Mother gave her a pot of tea to warm herself, as well as some bread. The old woman sat on a kitchen chair trembling and shaking, and warmed her hands against the teapot. Her fingers were gnarled from work, and perhaps from arthritis too. Her fingernails were strangely white. These hands spoke of the stubbornness of mankind, of the will to work not only as one’s strength permits but beyond the limits of one’s power.
The bundle was big, bigger than usual. When the woman placed it on her shoulders, it covered her completely. At first she swayed, as though she were about to fall under the load. But an inner obstinacy seemed to call out: No, you may not fall. A donkey may permit himself to fall under his burden, but not a human being, the crown of creation.
It was fearful to watch the old woman staggering out with the enormous pack, out into the frost, where the snow was dry as salt and the air was filled with dusty white whirlwinds, like goblins dancing in the cold.
She takes this bundle, but falls sick, returning with their laundry only months later.
One evening, while Mother was sitting near the kerosene lamp mending a shirt, the door opened and a small puff of steam, followed by a gigantic bundle, entered. Under the bundle tottered the old woman, her face as white as a linen sheet. A few wisps of white hair straggled out from beneath her shawl. Mother uttered a half-choked cry. It was as though a corpse had entered the room. I ran toward the old woman and helped her unload her pack. She was even thinner now, more bent. Her face had become more gaunt, and her head shook from side to side as though she were saying no. She could not utter a clear word, but mumbled something with her sunken mouth and pale lips.

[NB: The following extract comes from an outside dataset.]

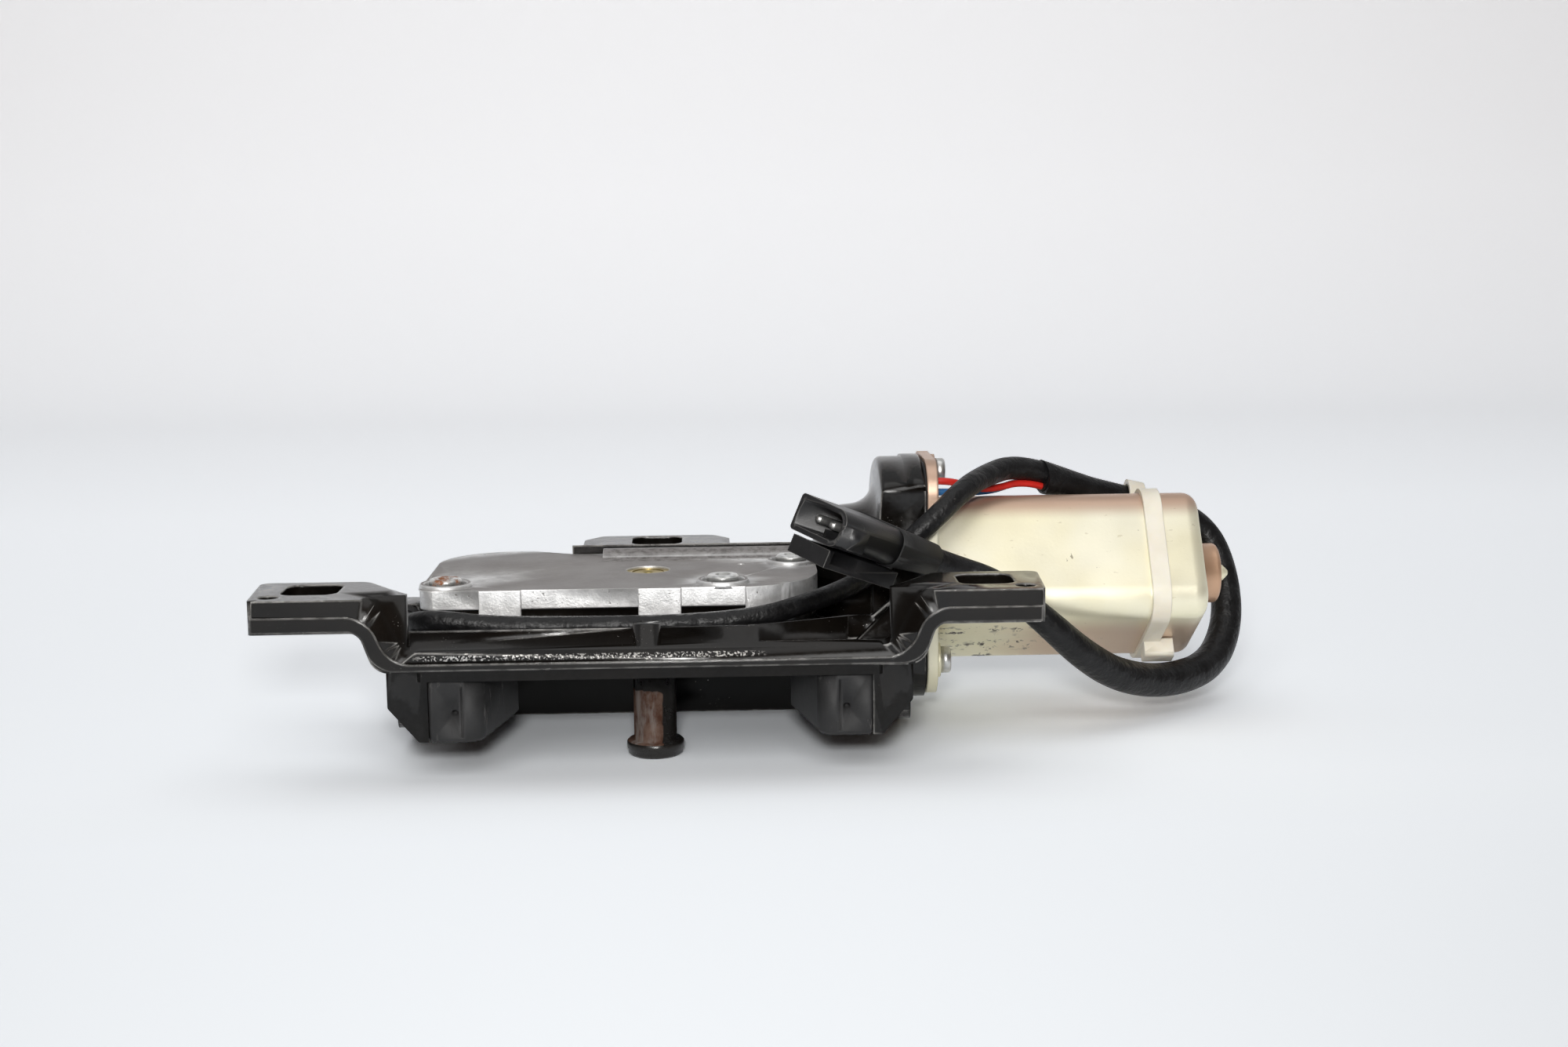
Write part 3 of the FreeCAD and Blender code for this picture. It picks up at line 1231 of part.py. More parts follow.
def build():
    os.makedirs("parts", exist_ok=True)
    parts = {
        "housing": housing(),
        "top_cover": top_cover(),
        "cover_gasket": cover_gasket(),
        "cover_screws": cover_screws(),
        "guide_bumper_right": guide_bumper(),
        "guide_bumper_left": mirrored(guide_bumper()),
        "guide_plate": guide_plate(),
        "guide_plate_screws": guide_plate_screws(),
        "slide_carriage": slide_carriage(),
        "striker_pin": striker_pin(),
        "striker_sleeve": striker_sleeve(),
        "follower_pin": follower_pin(),
        "follower_roller": follower_roller(),
        "drive_gear": drive_gear(),
        "contact_disc": contact_disc(),
        "gear_shaft": gear_shaft(),
        "lower_bush": lower_bush(),
        "thrust_washer": thrust_washer(),
        "upper_bush": upper_bush(),
        "spring_washer": spring_washer(),
        "worm": worm(),
        "worm_end_bush": worm_end_bush(),
        "worm_neck_bush": worm_neck_bush(),
        "shaft_coupling": shaft_coupling(),
        "motor_seal": motor_seal(),
        "motor_flange": motor_flange(),
        "motor_can": motor_can(),
        "rear_bearing": rear_bearing(),
        "front_bearing": front_bearing(),
        "thrust_pin": thrust_pin(),
        "motor_screws": motor_screws(),
        "motor_washers": motor_washers(),
        "motor_magnets": motor_magnets(),
        "motor_shaft": motor_shaft(),
        "armature_core": armature_core(),
        "armature_winding": armature_winding(),
        "commutator": commutator(),
        "brush_plate": brush_plate(),
        "brushes": brushes(),
        "switch_carrier": switch_carrier(),
        "wiper_fingers": wiper_fingers(),
        "plug_housing": plug_housing(),
        "plug_pins": plug_pins(),
        "plug_latch": plug_latch(),
        "plug_boot": plug_boot(),
        "cable_grommet": cable_grommet(),
        "cable_tie": cable_tie(),
        "lead_loop": cord_tube("lead_loop", lead_points(), lead_d),
        "branch_lead": cord_tube("branch_lead", branch_points(), branch_d),
        "red_wire": cord_tube("red_wire", wire_points(-1, red_bends, red_end), wire_d),
        "blue_wire": cord_tube("blue_wire", wire_points(1, blue_bends, blue_end), wire_d),
    }
    for name, shape in parts.items():
        save(name, shape)
    return parts


if __name__ == "__main__":
    build()
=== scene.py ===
import bpy
import bmesh
import json
import math
from mathutils import Matrix, Vector


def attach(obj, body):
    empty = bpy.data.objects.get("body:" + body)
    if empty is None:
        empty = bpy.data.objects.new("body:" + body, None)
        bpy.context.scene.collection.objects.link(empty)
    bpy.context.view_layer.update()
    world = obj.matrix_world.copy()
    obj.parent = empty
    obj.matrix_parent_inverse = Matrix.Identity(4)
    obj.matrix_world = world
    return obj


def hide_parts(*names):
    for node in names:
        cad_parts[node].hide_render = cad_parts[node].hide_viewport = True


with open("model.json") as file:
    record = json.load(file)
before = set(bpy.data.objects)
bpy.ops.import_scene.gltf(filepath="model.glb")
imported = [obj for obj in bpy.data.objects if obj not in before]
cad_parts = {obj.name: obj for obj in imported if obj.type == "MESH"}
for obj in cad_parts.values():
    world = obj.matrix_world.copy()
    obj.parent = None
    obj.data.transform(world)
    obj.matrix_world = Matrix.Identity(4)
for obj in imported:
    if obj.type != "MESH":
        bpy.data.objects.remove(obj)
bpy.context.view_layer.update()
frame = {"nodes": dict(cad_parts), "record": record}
scene = bpy.context.scene
nodeBody = {}
for bodyName, members in frame["record"]["behaviour"]["bodies"].items():
    for member in members:
        nodeBody[member] = bodyName
print("frame loaded:", len(nodeBody), "nodes")


# A shader socket that does sums, so a mask reads as a plain expression
class Wire:
    def __init__(self, finish, socket):
        self.finish = finish
        self.socket = socket

    def maths(self, operation, left, right):
        return self.finish.node("ShaderNodeMath", {"operation": operation}, {0: left, 1: right})

    def __add__(self, other):
        return self.maths("ADD", self, other)

    def __radd__(self, other):
        return self.maths("ADD", other, self)

    def __sub__(self, other):
        return self.maths("SUBTRACT", self, other)

    def __rsub__(self, other):
        return self.maths("SUBTRACT", other, self)

    def __mul__(self, other):
        return self.maths("MULTIPLY", self, other)

    def __rmul__(self, other):
        return self.maths("MULTIPLY", other, self)


# One material: its nodes are all made by node(), and the rest are short names for common ones
class Finish:
    def __init__(self, name, **fixed):
        self.material = bpy.data.materials.new(name)
        self.material.use_nodes = True
        self.tree = self.material.node_tree
        self.shader = self.tree.nodes["Principled BSDF"]
        self.place = self.node("ShaderNodeTexCoord", {}, {}, "Object")
        for socket, value in fixed.items():
            self.shader.inputs[socket.replace("_", " ")].default_value = value

    def node(self, kind, settings, values, output=0):
        made = self.tree.nodes.new(kind)
        for key, value in settings.items():
            setattr(made, key, value)
        for key, value in values.items():
            if isinstance(value, Wire):
                self.tree.links.new(value.socket, made.inputs[key])
            else:
                made.inputs[key].default_value = value
        return Wire(self, made.outputs[output])

    def feed(self, **sockets):
        for socket, value in sockets.items():
            self.tree.links.new(value.socket, self.shader.inputs[socket.replace("_", " ")])
        return self.material

    def noise(self, scale, detail=3.0, rough=0.55, stretch=None):
        place = self.place
        if stretch:
            place = self.node("ShaderNodeMapping", {}, {"Vector": place, "Scale": stretch})
        values = {"Vector": place, "Scale": scale, "Detail": detail, "Roughness": rough}
        return self.node("ShaderNodeTexNoise", {}, values)

    def rise(self, value, low, high):
        settings = {"interpolation_type": "SMOOTHSTEP"}
        return self.node("ShaderNodeMapRange", settings, {0: value, 1: low, 2: high})

    def mix(self, amount, low, high):
        return self.node("ShaderNodeMix", {"data_type": "RGBA"}, {0: amount, 6: low, 7: high}, 2)

    def along(self, axis):
        return self.node("ShaderNodeSeparateXYZ", {}, {0: self.place}, axis)

    def facing(self, axis):
        normal = self.node("ShaderNodeNewGeometry", {}, {}, "Normal")
        return self.node("ShaderNodeSeparateXYZ", {}, {0: normal}, axis)

    def within(self, value, span, soft):
        low, high = span
        return self.rise(value, low - soft, low + soft) * (1.0 - self.rise(value, high - soft, high + soft))

    def rounded(self, radius):
        return self.node("ShaderNodeBevel", {"samples": 6}, {"Radius": radius})

    def edges(self, rounded, low=0.01, high=0.12):
        normal = self.node("ShaderNodeNewGeometry", {}, {}, "Normal")
        settings = {"operation": "DOT_PRODUCT"}
        same = self.node("ShaderNodeVectorMath", settings, {0: rounded, 1: normal}, "Value")
        return self.rise(1.0 - same, low, high)

    def bump(self, height, depth, normal=None):
        values = {"Height": height, "Distance": depth, "Strength": 1.0}
        if normal:
            values["Normal"] = normal
        return self.node("ShaderNodeBump", {}, values)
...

The old woman leaves, promising to return for more wash, but never does. I have already selected too much; but the closing paragraphs describe her dignity so very eloquently, how can I leave them out?
The wash she had returned was her last effort on this earth. She had been driven by an indomitable will to return the property to its rightful owners, to fulfill the task she had undertaken.
And now at last the body, which had long been no more than a broken shard supported only by the force of honesty and duty, had fallen. The soul passed into those spheres where all holy souls meet, regardless of the roles they played on this earth, in whatever tongue, of whatever creed. I cannot imagine Eden without this washerwoman. I cannot even conceive of a world where there is no recompense for such effort.
I hope that these excerpts provide evidence of an absence.